- _Task to complete_
Return only the lines running from the line that holds "return off_wall <" to the line that holds "before = set(bpy.data.objects)", including both.

- _Provided entries_
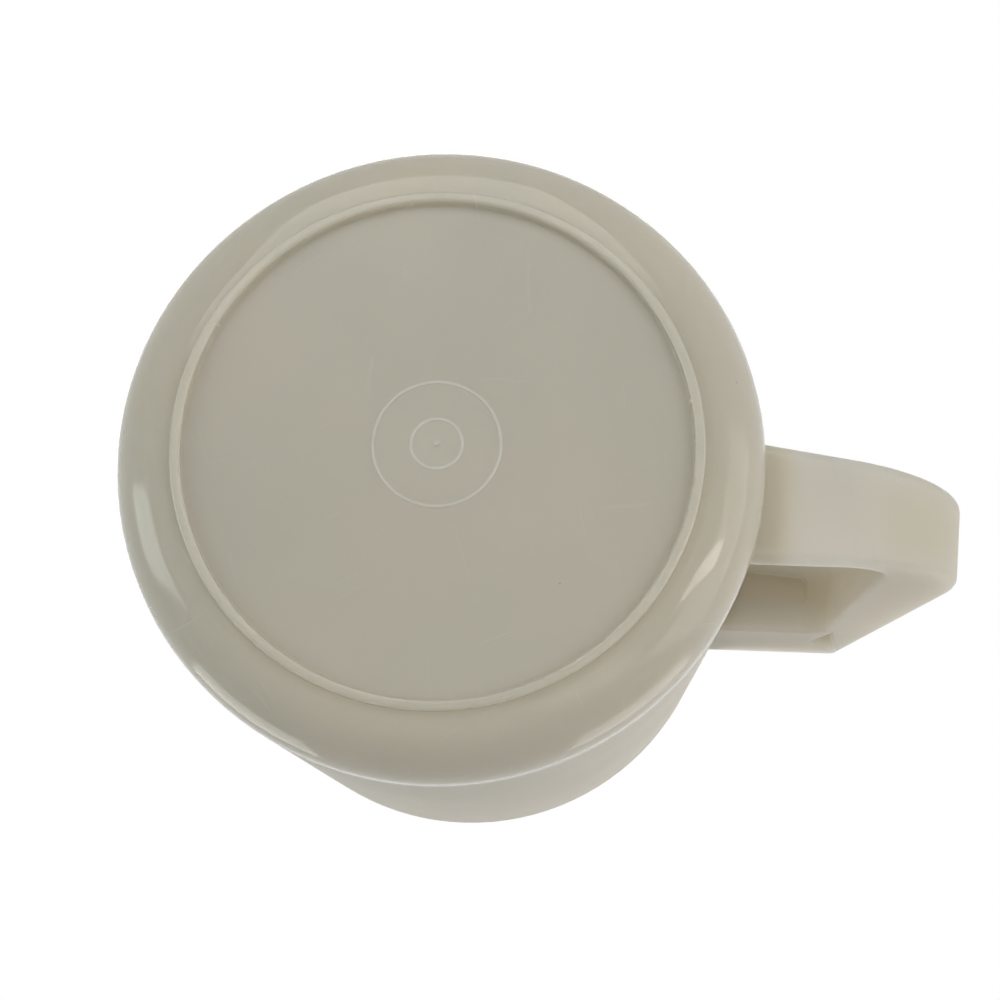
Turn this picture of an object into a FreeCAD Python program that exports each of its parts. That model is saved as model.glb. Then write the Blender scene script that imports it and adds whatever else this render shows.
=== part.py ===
import FreeCAD, Part
import math
import os

from FreeCAD import Vector

# Plastic pitcher, moulded in one piece: a round body on a foot ring, a pouring lip at -X and a closed
# handle at +X.  Millimetres, +Z up.  The origin is on the body's axis, in the plane of the foot ring.

# Body
pitcher_height = 134.0
heel_level = 0.9            # height of the flat part of the base outside the foot ring
heel_width_radius = 57.0    # the wall's line, carried down to the heel level
rim_flare = 2.1             # how much further out the wall's line lies at the rim
wall = 2.0
heel_round = 10.0
inner_heel_round = 8.0
rim_round = 0.7
rim_radius = heel_width_radius + rim_flare

# Base
foot_inset = 12.1           # from the wall's line in to the middle of the foot ring
foot_width = 1.8
foot_round = 0.5
panel_recess = 1.7          # height of the base panel above the foot plane
gate_ring_radii = (11.0, 4.4)
gate_ring_thickness = 0.7
gate_ring_proud = 0.25
gate_pip_radius = 0.9
gate_pip_tip_radius = 0.45
gate_pip_proud = 0.6
foot_radius = heel_width_radius - foot_inset

# Pouring lip
lip_height = 46.0           # how far below the rim the lip starts
lip_reach = 12.0            # how far the nose stands out past the rim
lip_nose_radius = 9.0
lip_blend_radius = 20.0
lip_start_height = pitcher_height - lip_height

# Handle, as seen from the side
finger_gap = 25.4           # from the wall's line out to the grip's inner face
grip_low_depth = 18.0       # from the grip's inner to its outer face, carried down to the lower arm
grip_high_depth = 8.8       # the same at the handle's top
arm_root_height = 19.4      # lower face of the lower arm, at the body
arm_thickness = 4.3
arm_rise = 1.2              # how much the lower arm climbs from the body to the bend
bend_radius = 25.0
handle_drop = 1.0           # how far the handle's top lies below the rim
top_arm_depth = 33.0
handle_corner_round = 2.5
gap_low_round = 9.0
gap_high_round = 5.0
grip_inner_reach = heel_width_radius + finger_gap
grip_low_reach = grip_inner_reach + grip_low_depth
grip_high_reach = grip_inner_reach + grip_high_depth
handle_top_height = pitcher_height - handle_drop
gap_top_height = handle_top_height - top_arm_depth

# Handle, as seen from above
handle_root_width = 22.2    # at the body's wall
handle_taper = 0.14         # width lost for each millimetre outwards
handle_edge_round = 1.0      # along the finger gap
handle_back_round = 2.2      # along the outside
handle_root_round = 0.8

# Hollow in the underside of the handle's top arm
pocket_width = 7.0
pocket_grip_margin = 3.9    # plastic left between the hollow and the grip's inner face
pocket_wall_margin = 1.6    # plastic left between the hollow and the body's wall
pocket_depth = 3.0
pocket_round = 2.2
pocket_end_reach = grip_inner_reach - pocket_grip_margin

# Three-cornered notch in each side of the handle, between the grip and the top arm
notch_fall = 3.0            # how far its lower corner lies below the gap's top
notch_low_offset = 2.1      # how far its lower corner lies outwards of the grip's inner face
notch_rise = 12.6           # how far its middle corner lies above the gap's top
notch_mid_inset = 1.0       # how far the middle corner lies inwards of the grip's inner face
notch_depth = 5.0
notch_low_height = gap_top_height - notch_fall
notch_mid_height = gap_top_height + notch_rise

off_limit = 0.05            # how near a surface an edge has to lie to count as on it


def in_side_plane(across, up):
    """A point of the XZ plane."""
    return Vector(across, 0, up)


def rounded_wire(corners, place):
    """A closed wire through corners (u, v, radius), with a tangent arc at each radius above zero."""
    points = [place(u, v) for u, v, radius in corners]
    count = len(corners)
    ends = []
    for i, (u, v, radius) in enumerate(corners):
        here = points[i]
        back = (points[i - 1] - here).normalize()
        ahead = (points[(i + 1) % count] - here).normalize()
        half_angle = back.getAngle(ahead) / 2
        if radius > 0:
            run = radius / math.tan(half_angle)
            middle = (back + ahead).normalize()
            bulge = here + middle * (radius / math.sin(half_angle) - radius)
            ends.append((here + back * run, bulge, here + ahead * run))
        else:
            ends.append((here, None, here))
    edges = []
    for i, (start, bulge, finish) in enumerate(ends):
        if bulge is not None:
            edges.append(Part.Arc(start, bulge, finish).toShape())
        following = ends[(i + 1) % count][0]
        if finish.distanceToPoint(following) > 1e-6:
            edges.append(Part.LineSegment(finish, following).toShape())
    return Part.Wire(edges)


def wall_radius(height):
    """Radius of the body's outer face at a height."""
    share = (height - heel_level) / (pitcher_height - heel_level)
    return heel_width_radius + (rim_radius - heel_width_radius) * share


def turned(corners):
    """A solid turned round the body's axis from its half outline, with its seam away from the handle."""
    face = Part.Face(rounded_wire(corners, in_side_plane))
    solid = face.revolve(Vector(0, 0, 0), Vector(0, 0, 1), 360)
    solid.rotate(Vector(0, 0, 0), Vector(0, 0, 1), 90)
    return solid


def lip_section(height, radius, inset, open_lip):
    """Outline of the upper body at a height, in four arcs: the round, a blend, the nose, a blend."""
    nose_distance = rim_radius + lip_reach - lip_nose_radius
    blend_distance = rim_radius + lip_blend_radius
    reach_between = lip_nose_radius + lip_blend_radius
    squares = nose_distance ** 2 + blend_distance ** 2 - reach_between ** 2
    round_end = math.pi - math.acos(squares / (2 * nose_distance * blend_distance))
    blend_centre = Vector(math.cos(round_end), math.sin(round_end), 0) * blend_distance
    nose_centre = Vector(-nose_distance, 0, 0)
    nose_side = (blend_centre - nose_centre).normalize()
    nose_end = nose_centre + nose_side * (lip_nose_radius - inset)
    nose_angle = math.atan2(nose_end.y, nose_end.x)

    def on_round(angle):
        return Vector(radius * math.cos(angle), radius * math.sin(angle), 0)

    start = on_round(round_end)
    if open_lip:
        to_start = (start - blend_centre).normalize()
        to_nose = (nose_end - blend_centre).normalize()
        blend_middle = blend_centre + (to_start + to_nose).normalize() * (lip_blend_radius + inset)
        nose_tip = nose_centre - Vector(lip_nose_radius - inset, 0, 0)
    else:
        nose_end = on_round(nose_angle)
        blend_middle = on_round((round_end + nose_angle) / 2)
        nose_tip = on_round(math.pi)

    def mirrored(point):
        return Vector(point.x, -point.y, point.z)

    arcs = [
        (mirrored(start), on_round(0), start),
        (start, blend_middle, nose_end),
        (nose_end, nose_tip, mirrored(nose_end)),
        (mirrored(nose_end), mirrored(blend_middle), mirrored(start)),
    ]
    wire = Part.Wire([Part.Arc(*arc).toShape() for arc in arcs])
    wire.translate(Vector(0, 0, height))
    return wire


def upper_body(inset, top_height):
    """The upper part of the body, from where the lip starts to the rim, drawn in by inset."""
    low = lip_section(lip_start_height, wall_radius(lip_start_height) - inset, inset, False)
    high = lip_section(top_height, rim_radius - inset, inset, True)
    return Part.makeLoft([low, high], True, True)


def outer_body():
    """The body as a full block, with its foot ring and the marks of the mould's gate."""
    foot_in = foot_radius - foot_width / 2
    foot_out = foot_radius + foot_width / 2
    lower = turned([
        (0, panel_recess, 0),
        (foot_in, panel_recess, foot_round),
        (foot_in, 0, foot_round),
        (foot_out, 0, foot_round),
        (foot_out, heel_level, 0),
        (heel_width_radius, heel_level, heel_round),
        (wall_radius(lip_start_height), lip_start_height, 0),
        (0, lip_start_height, 0),
    ])
    body = lower.fuse(upper_body(0, pitcher_height))
    for radius in gate_ring_radii:
        ring_height = panel_recess - gate_ring_proud + gate_ring_thickness / 2
        ring = Part.makeTorus(radius, gate_ring_thickness / 2)
        ring.translate(Vector(0, 0, ring_height))
        body = body.fuse(ring)
    pip = Part.makeCone(gate_pip_tip_radius, gate_pip_radius, gate_pip_proud + wall / 2)
    pip.translate(Vector(0, 0, panel_recess - gate_pip_proud))
    return body.fuse(pip)


def cavity():
    """The space inside the body, open at the rim."""
    floor_height = panel_recess + wall
    lower = turned([
        (0, floor_height, 0),
        (heel_width_radius - wall, floor_height, inner_heel_round),
        (wall_radius(lip_start_height) - wall, lip_start_height, 0),
        (0, lip_start_height, 0),
    ])
    return lower.fuse(upper_body(wall, pitcher_height))


def handle_half_width(reach):
    """Half the handle's width at a distance from the body's axis."""
    return (handle_root_width - handle_taper * (reach - heel_width_radius)) / 2


def tapered_slab(outline, reach_in, reach_out):
    """A side outline given the handle's width, which narrows outwards."""
    half_root = handle_half_width(reach_in)
    half_tip = handle_half_width(reach_out)
    slab = Part.Face(outline).extrude(Vector(0, 2 * half_root, 0))
    slab.translate(Vector(0, -half_root, 0))
    plan = Part.makePolygon([
        Vector(reach_in, -half_root, 0),
        Vector(reach_out, -half_tip, 0),
        Vector(reach_out, half_tip, 0),
        Vector(reach_in, half_root, 0),
        Vector(reach_in, -half_root, 0),
    ])
    plan_block = Part.Face(plan).extrude(Vector(0, 0, pitcher_height))
    return slab.common(plan_block)


def on_handle_side(edge):
    """Whether an edge lies in one of the handle's two side faces."""
    ends = [vertex.Point for vertex in edge.Vertexes]
    ends.append(edge.valueAt((edge.FirstParameter + edge.LastParameter) / 2))
    return all(abs(abs(point.y) - handle_half_width(point.x)) < 1e-4 for point in ends)


def round_the_gap(edge):
    """Whether an edge of the handle's side faces runs round the finger gap."""
    box = edge.BoundBox
    lowest = arm_root_height + arm_thickness - off_limit
    highest = gap_top_height + off_limit
    return box.XMax < grip_inner_reach + off_limit and lowest < box.ZMin and box.ZMax < highest


def handle():
    """The closed handle, its inner end buried in the body's wall."""
    root = heel_width_radius - wall
    gap_root = root + wall / 2
    low_corner = arm_root_height + arm_rise
    outer = rounded_wire([
        (root, arm_root_height, 0),
        (grip_low_reach, low_corner, bend_radius),
        (grip_high_reach, handle_top_height, handle_corner_round),
        (root, handle_top_height, 0),
    ], in_side_plane)
    gap = rounded_wire([
        (gap_root, arm_root_height + arm_thickness, 0),
        (grip_inner_reach, arm_root_height + arm_thickness, gap_low_round),
        (grip_inner_reach, gap_top_height, gap_high_round),
        (gap_root, gap_top_height, 0),
    ], in_side_plane)
    tip = grip_low_reach + wall
    block = tapered_slab(outer, root, tip).cut(tapered_slab(gap, root, tip))
    clear_of_root = gap_root + wall
    side_edges = [edge for edge in block.Edges if on_handle_side(edge) and edge.BoundBox.XMax > clear_of_root]
    back_edges = [edge for edge in side_edges if not round_the_gap(edge)]
    block = block.makeFillet(handle_back_round, back_edges)
    side_edges = [edge for edge in block.Edges if on_handle_side(edge) and edge.BoundBox.XMax > clear_of_root]
    return block.makeFillet(handle_edge_round, [edge for edge in side_edges if round_the_gap(edge)])


def pocket():
    """The hollow that lightens the top arm, open towards the gap."""
    pocket_root = wall_radius(gap_top_height) + pocket_wall_margin
    half = pocket_width / 2

    def in_plan(across, along):
        return Vector(across, along, gap_top_height - pocket_round)

    outline = rounded_wire([
        (pocket_root, -half, pocket_round),
        (pocket_end_reach, -half, pocket_round),
        (pocket_end_reach, half, pocket_round),
        (pocket_root, half, pocket_round),
    ], in_plan)
    return Part.Face(outline).extrude(Vector(0, 0, pocket_depth + pocket_round))


def notch(side):
    """A three-cornered notch in one side face of the handle, deepest at its lower corner."""

    def on_face(reach, height, depth):
        return Vector(reach, side * (handle_half_width(reach) - depth), height)

    low = on_face(grip_inner_reach + notch_low_offset, notch_low_height, 0)
    low_deep = on_face(grip_inner_reach + notch_low_offset, notch_mid_height, notch_depth)
    middle = on_face(grip_inner_reach - notch_mid_inset, notch_mid_height, 0)
    high = on_face(grip_high_reach, handle_top_height, 0)
    sides = ((low, middle, high), (low, middle, low_deep), (low, high, low_deep), (middle, high, low_deep))
    faces = []
    for corners in sides:
        faces.append(Part.Face(Part.makePolygon(list(corners) + [corners[0]])))
    return Part.Solid(Part.Shell(faces))


def at_handle_root(edge):
    """Whether an edge lies where the handle leaves the body's wall."""
    point = edge.valueAt((edge.FirstParameter + edge.LastParameter) / 2)
    off_wall = abs(math.hypot(point.x, point.y) - wall_radius(point.z))
    beside_handle = point.x > 0 and abs(point.y) < handle_half_width(point.x) + off_limit
    return off_wall < off_limit and beside_handle and not at_rim(edge)


def at_rim(edge):
    """Whether an edge lies in the plane of the rim."""
    return edge.BoundBox.ZMin > pitcher_height - 1e-3


def pitcher():
    """The whole pitcher as one solid."""
    body = outer_body().fuse(handle()).removeSplitter()
    body = body.makeFillet(handle_root_round, [edge for edge in body.Edges if at_handle_root(edge)])
    body = body.cut(cavity()).removeSplitter()
    body = body.makeFillet(rim_round, [edge for edge in body.Edges if at_rim(edge)])
    body = body.cut(pocket())
    for side in (-1, 1):
        body = body.cut(notch(side))
    return body


os.makedirs("parts", exist_ok=True)
shape = pitcher()
shape.exportStep("parts/pitcher.step")
print("solids", len(shape.Solids), "valid", shape.isValid(), "volume", round(shape.Volume), shape.BoundBox)
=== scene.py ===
import bpy
from bpy.props import FloatProperty, FloatVectorProperty, PointerProperty
from mathutils import Matrix, Vector


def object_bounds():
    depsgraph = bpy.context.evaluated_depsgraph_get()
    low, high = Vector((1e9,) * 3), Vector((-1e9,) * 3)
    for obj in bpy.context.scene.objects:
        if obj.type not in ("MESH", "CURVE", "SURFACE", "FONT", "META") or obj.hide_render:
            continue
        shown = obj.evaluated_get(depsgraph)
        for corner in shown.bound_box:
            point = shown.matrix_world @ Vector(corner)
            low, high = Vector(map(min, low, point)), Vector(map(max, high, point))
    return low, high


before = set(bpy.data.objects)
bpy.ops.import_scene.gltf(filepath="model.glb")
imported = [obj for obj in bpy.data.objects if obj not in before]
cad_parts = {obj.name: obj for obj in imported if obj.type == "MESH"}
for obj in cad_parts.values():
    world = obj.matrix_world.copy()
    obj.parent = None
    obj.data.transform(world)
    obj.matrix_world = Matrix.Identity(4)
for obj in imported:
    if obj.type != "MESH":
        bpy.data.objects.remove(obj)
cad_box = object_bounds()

bl_info = {
    "name": "Plastic Pitcher",
    "version": (1, 0, 0),
    "blender": (4, 5, 0),
    "location": "View3D > Sidebar > Pitcher",
    "description": "Finishes a one-piece milky plastic pitcher and sets a plain stage round it",
    "category": "Object",
}

# The pitcher stands upright on the floor with its handle towards +X and its pouring lip towards -X.
# The stage's floor can be seen through from below, so that the camera sees the foot from underneath.

BODY = "pitcher"
MILLIMETRE = 0.001

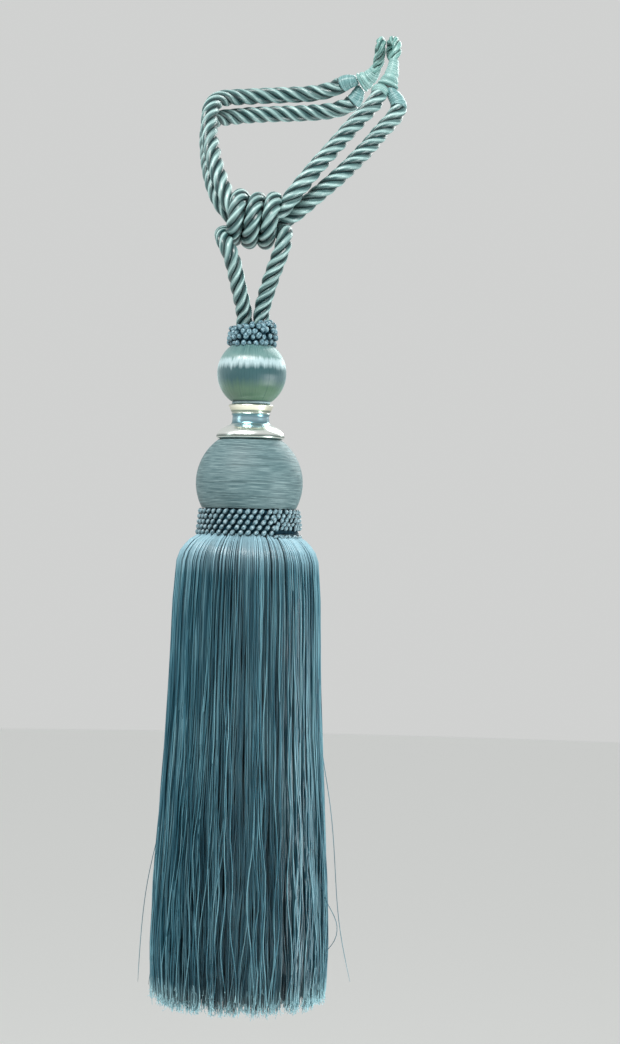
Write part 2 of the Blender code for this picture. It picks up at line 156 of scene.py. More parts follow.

- _Result of this task_
    return off_wall < off_limit and beside_handle and not at_rim(edge)


def at_rim(edge):
    """Whether an edge lies in the plane of the rim."""
    return edge.BoundBox.ZMin > pitcher_height - 1e-3


def pitcher():
    """The whole pitcher as one solid."""
    body = outer_body().fuse(handle()).removeSplitter()
    body = body.makeFillet(handle_root_round, [edge for edge in body.Edges if at_handle_root(edge)])
    body = body.cut(cavity()).removeSplitter()
    body = body.makeFillet(rim_round, [edge for edge in body.Edges if at_rim(edge)])
    body = body.cut(pocket())
    for side in (-1, 1):
        body = body.cut(notch(side))
    return body


os.makedirs("parts", exist_ok=True)
shape = pitcher()
shape.exportStep("parts/pitcher.step")
print("solids", len(shape.Solids), "valid", shape.isValid(), "volume", round(shape.Volume), shape.BoundBox)
=== scene.py ===
import bpy
from bpy.props import FloatProperty, FloatVectorProperty, PointerProperty
from mathutils import Matrix, Vector


def object_bounds():
    depsgraph = bpy.context.evaluated_depsgraph_get()
    low, high = Vector((1e9,) * 3), Vector((-1e9,) * 3)
    for obj in bpy.context.scene.objects:
        if obj.type not in ("MESH", "CURVE", "SURFACE", "FONT", "META") or obj.hide_render:
            continue
        shown = obj.evaluated_get(depsgraph)
        for corner in shown.bound_box:
            point = shown.matrix_world @ Vector(corner)
            low, high = Vector(map(min, low, point)), Vector(map(max, high, point))
    return low, high


before = set(bpy.data.objects)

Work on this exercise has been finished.